MATERIAL PROVIDED:
-----
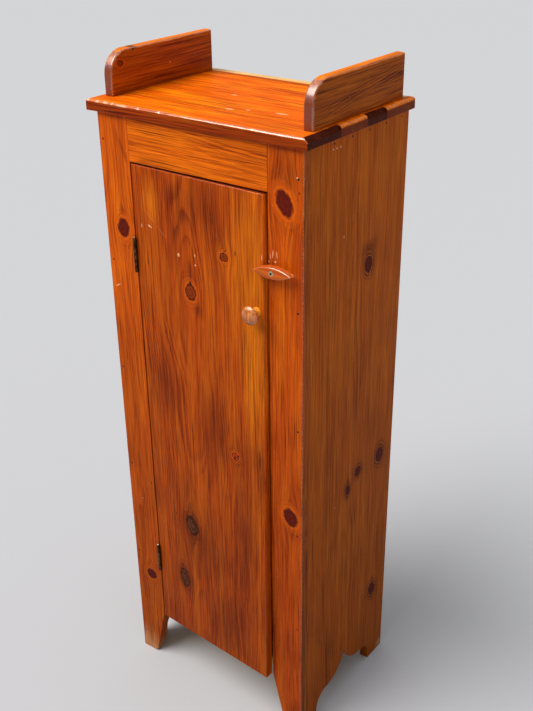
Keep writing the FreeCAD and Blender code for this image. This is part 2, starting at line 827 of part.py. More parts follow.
node(TOP_NAIL_GROUP, "top_cleat_nails")
node(BACK_NAIL_GROUP, "back_nails")
node(CLEAT_SCREW_GROUP, "shelf_cleat_screws")
node(TOP_SCREW_GROUP, "top_cleat_screws")
node(GALLERY_SCREW_GROUP, "gallery_screws")

# ---------------------------------------------------------------- door

def door_board():
    """One wide board, straight at the hinges and twisted out at the latch edge."""
    body = doc.addObject("PartDesign::Body", "door_blank")
    sections = []
    # the sketches' own across is counted from behind the twist, so that it stays positive
    for x, top, bottom in (("0", "0", "0"), ("door_width", "warp_top", "warp_bottom")):
        sketch = sketch_on(body, "YZ_Plane", x)
        draw(sketch, [
            (f"warp_bottom - {bottom}", "0"),
            (f"warp_bottom - {bottom} + door_thickness", "0"),
            (f"warp_bottom - {top} + door_thickness", "door_height"),
            (f"warp_bottom - {top}", "door_height"),
        ])
        sections.append(sketch)
    loft = body.newObject("PartDesign::AdditiveLoft", "door_loft")
    loft.Profile = sections[0]
    loft.Sections = sections[1:]
    loft.Ruled = True
    doc.recompute()
    return put(body, "door_left", "-warp_bottom", "door_floor_gap")


def knob_screw():
    """A pan-headed screw from inside the door into the knob."""
    back = "door_thickness - knob_seat"
    head = cylinder("knob_screw_head", ("knob_x", back, "knob_height"), "+y",
                    "screw_head_radius", "screw_head_height")
    shank = cylinder("knob_screw_shank", ("knob_x", back, "knob_height"), "-y",
                     "screw_radius", "door_thickness + knob_screw_depth")
    return fuse("knob_screw", head, shank)


def bowed(across, up, bulge):
    """Radius of an arc that leaves the straight line between its ends by the bulge."""
    return f"((({across}) ^ 2 + ({up}) ^ 2) / (8 * {bulge}) + {bulge} / 2)"


def knob():
    """A turned mushroom knob: a small foot, a waist and a domed head."""
    body = doc.addObject("PartDesign::Body", "knob_blank")
    sketch = sketch_on(body, "XZ_Plane")
    # across is the radius and up is the distance from the door
    waist = bowed("knob_base_radius - knob_neck_radius", "knob_waist_height",
                  "knob_waist_hollow")
    flare = bowed("knob_rim_radius - knob_neck_radius", "knob_flare_level - knob_neck_level",
                  "knob_flare_hollow")
    rim = bowed("0", "knob_rim_height", "knob_rim_bulge")
    dome = "(knob_rim_radius ^ 2 + knob_dome_height ^ 2) / (2 * knob_dome_height)"
    draw(sketch, [
        ("0", "0"),
        ("knob_base_radius", "0"),
        ("knob_base_radius", "knob_foot_height"),
        ("knob_neck_radius", "knob_neck_level", waist, "right"),
        ("knob_rim_radius", "knob_flare_level", flare, "right"),
        ("knob_rim_radius", "knob_rim_level", rim, "left"),
        ("0", "knob_length", dome, "left"),
    ])
    turned = body.newObject("PartDesign::Revolution", "knob_turned")
    turned.Profile = sketch
    turned.ReferenceAxis = (sketch, ["V_Axis"])
    turned.Angle = 360
    doc.recompute()
    # the sketch's up is turned to point away from the door
    body.Placement.Rotation = TURNS["-y"]
    put(body, "knob_x", "-knob_seat", "knob_height")
    return body


DOOR_BOARD = door_board()
KNOB_SCREW = knob_screw()
node(cut("door_panel", DOOR_BOARD,
         *[mortise(f"door_mortise_{side}", middle, 1) for side, middle in HINGES],
         DOOR_SCREW_GROUP, KNOB_SCREW), "door_panel")
# the knob's foot lies against the leaning board
node(cut("knob", knob(), DOOR_BOARD, KNOB_SCREW), "knob")
node(KNOB_SCREW, "knob_screw")
for side, middle in HINGES:
    name = side + "_hinge_door_leaf"
    node(cut(name, hinge_leaf(name, middle, 1), DOOR_SCREW_GROUP), name)
node(DOOR_SCREW_GROUP, "hinge_door_screws")
node(turn_button(), "turn_button")

# ---------------------------------------------------------------- check and write

doc.recompute()
for thing in doc.Objects:
    if "Invalid" in thing.State or "Error" in thing.State:
        raise RuntimeError(f"{thing.Label} did not compute: {thing.State}")
for thing in NODES:
    shape = thing.Shape
    if shape.isNull() or not shape.isValid() or not shape.Solids:
        raise RuntimeError(f"{thing.Label} has no valid solid")

os.makedirs("parts", exist_ok=True)
for thing in NODES:
    thing.Shape.exportStep(f"parts/{thing.Label}.step")

whole = Part.makeCompound([thing.Shape for thing in NODES]).BoundBox
print(len(NODES), "sub-parts,", round(whole.XLength, 2), "x", round(whole.YLength, 2), "x",
      round(whole.ZLength, 2), "mm, from", round(whole.XMin, 2), round(whole.YMin, 2),
      round(whole.ZMin, 2))
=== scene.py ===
# %% [markdown]
# # A tall pine dry sink cabinet
# The cabinet is a narrow cupboard of wide pine boards: two sides cut into feet, two stiles and a
# rail at the front, one door on butt hinges, and a moulded top between two rounded gallery ends.
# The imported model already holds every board, hinge and screw at its real place, so it is loaded
# first. Each board that shows is then modelled again with worn edges, and every surface gets a
# finish of its own.

import math
import bmesh
import bpy
from mathutils import Matrix, Vector


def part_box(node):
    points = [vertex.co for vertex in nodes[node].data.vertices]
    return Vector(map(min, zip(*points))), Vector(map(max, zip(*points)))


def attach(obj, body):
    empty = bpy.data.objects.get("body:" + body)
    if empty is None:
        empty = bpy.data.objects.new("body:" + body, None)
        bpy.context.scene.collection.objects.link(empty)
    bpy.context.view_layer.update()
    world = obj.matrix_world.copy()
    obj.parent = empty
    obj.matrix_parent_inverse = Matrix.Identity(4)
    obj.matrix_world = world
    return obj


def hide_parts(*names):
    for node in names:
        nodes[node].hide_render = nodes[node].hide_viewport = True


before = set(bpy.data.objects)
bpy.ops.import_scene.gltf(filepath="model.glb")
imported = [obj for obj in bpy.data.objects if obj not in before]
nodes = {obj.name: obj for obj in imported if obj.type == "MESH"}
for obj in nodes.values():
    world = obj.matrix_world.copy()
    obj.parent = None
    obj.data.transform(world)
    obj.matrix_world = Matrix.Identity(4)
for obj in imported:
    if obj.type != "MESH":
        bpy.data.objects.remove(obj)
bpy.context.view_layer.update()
print("nodes in the frame:", len(nodes))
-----
EXERCISE DESCRIPTION: Using the data above, repeat exactly the lines that begin at the line with "whole = Part.makeCompound([thing.Shape" and end at the line with "if empty is", both ends included.

WRITTEN SOLUTION:
whole = Part.makeCompound([thing.Shape for thing in NODES]).BoundBox
print(len(NODES), "sub-parts,", round(whole.XLength, 2), "x", round(whole.YLength, 2), "x",
      round(whole.ZLength, 2), "mm, from", round(whole.XMin, 2), round(whole.YMin, 2),
      round(whole.ZMin, 2))
=== scene.py ===
# %% [markdown]
# # A tall pine dry sink cabinet
# The cabinet is a narrow cupboard of wide pine boards: two sides cut into feet, two stiles and a
# rail at the front, one door on butt hinges, and a moulded top between two rounded gallery ends.
# The imported model already holds every board, hinge and screw at its real place, so it is loaded
# first. Each board that shows is then modelled again with worn edges, and every surface gets a
# finish of its own.

import math
import bmesh
import bpy
from mathutils import Matrix, Vector


def part_box(node):
    points = [vertex.co for vertex in nodes[node].data.vertices]
    return Vector(map(min, zip(*points))), Vector(map(max, zip(*points)))


def attach(obj, body):
    empty = bpy.data.objects.get("body:" + body)
    if empty is None:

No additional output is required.